I figure if you don’t like movies like this, then you’ve already figured out that you don’t need to see this.      AND, if you love the Coens but haven’t yet seen NCFOM then you just haven’t gotten ’round to it YET and this review won’t have any impact whatsoever anyway…   Am I right? 

Tommy Lee Jones is awesome, too.    Javier is just scary.     Josh was incredible, too, but I think I had such respect and awe for his character from reading the book, that I was influenced in the positive to love him in this.   [and why did I think he was so much older than he looked?]     Now that I think about it, I’m not sure the movie gave me enough of Llewellen Moss.    Again, I am not one to say that ‘the book was so much better’ because I think I know and I do respect what filmmakers have to do with written source material.     Coens did a terrific, masterful, artsy job here.   I knew I would love it and I was not disappointed.

* Kelly Macdonald  played Carla Jean Moss and I loved her performance.   I get bugged when I recognize an actress but can’t think why!  in what?!    And, then to go to imdb.com to see the list of work and not remember if I’ve seen any of the movies.   I must be recollecting her role as Peter Pan in Finding Neverland (2004)!    I will have to rent that again…    I had this same crisis for Michelle Monaghan in Gone Baby Gone.    That review is coming soon. 

10 comments

  1. That was an AMAZING movie. One of the rare times I didn’t mind explaining my take on a film ending to someone who didn’t get it.

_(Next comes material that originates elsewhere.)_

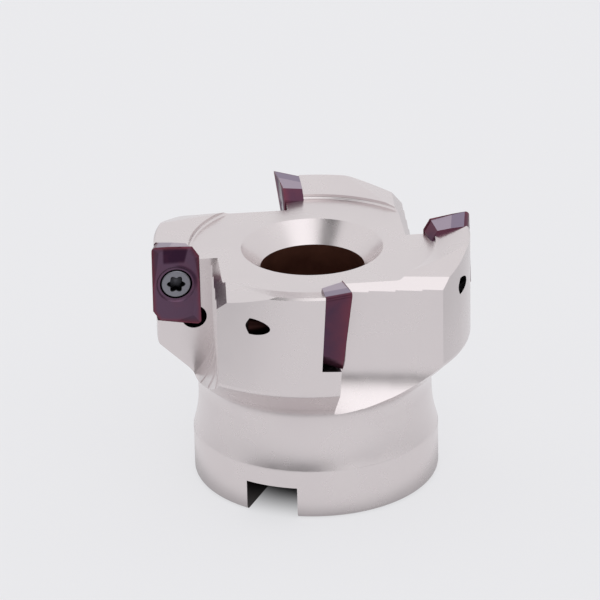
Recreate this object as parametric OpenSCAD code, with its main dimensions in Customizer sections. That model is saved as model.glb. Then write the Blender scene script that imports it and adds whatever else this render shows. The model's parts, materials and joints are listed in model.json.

  2. Hi Ron! I was editing my post when you commented! Go ahead and tell me your explanation. I got it, though. Or did I? Hmmmm. Have you read the book?

    Will you explain 12 Monkeys to me some day?!


  3. I am so far behind on movies…I’ll have to check this out.
    Thank you for sharing it with us!

    I didn’t “get” Twelve Monkeys either.


  4. I had huge arguments with a coworker about that 12 Monkeys movie – but wasn’t Brad Pitt gorgeous in it?! oh yea, he’s good looking in everything. Silly me.


  5. I loved it too! But it got better the more I thought about it. (But, I hadn’t read the book, so…)
    I really thought the wife was really good and had to look her up too, because I knew her from something, but I didn’t know she was Scottish. That seems crazy, right?


  6. I forgot to add – Javier Bardem seemed like a lead, not a supporting actor, to me.
    PS. – I can’t read your Gone Baby GOne review til I watch it (it’s here), and I can’t wait for your Across the Universe review, or Assasination of Jesse James…


  7. I have not read the book, but I do have my theories on the ending. I’ll have to watch the last half just to make sure, or dig up what I told my friend about the ending when she asked me about it, but… yeah, I was very impressed all the way around. About the only prominent Southern actor who didn’t have a role is Michael Parks.


  8. I just went to the official NCFOM site and read ALL the Notes on the Ending. Just reinforces to me how great this movie is!


  9. Hey- I totally think you’ll love this vid about No Country…

    http://www.ucbcomedy.com/videos/play/966


  10. just saw no country for old men, it’s unassumingly unconventional yet (thankfully) never over-the-top. the Coen bros. deserve their Oscars; well done indeed.

    Hi Patrick, thanks for stopping by and agreeing with me. ha! Can never get too much of that… I love the Coen Bros work.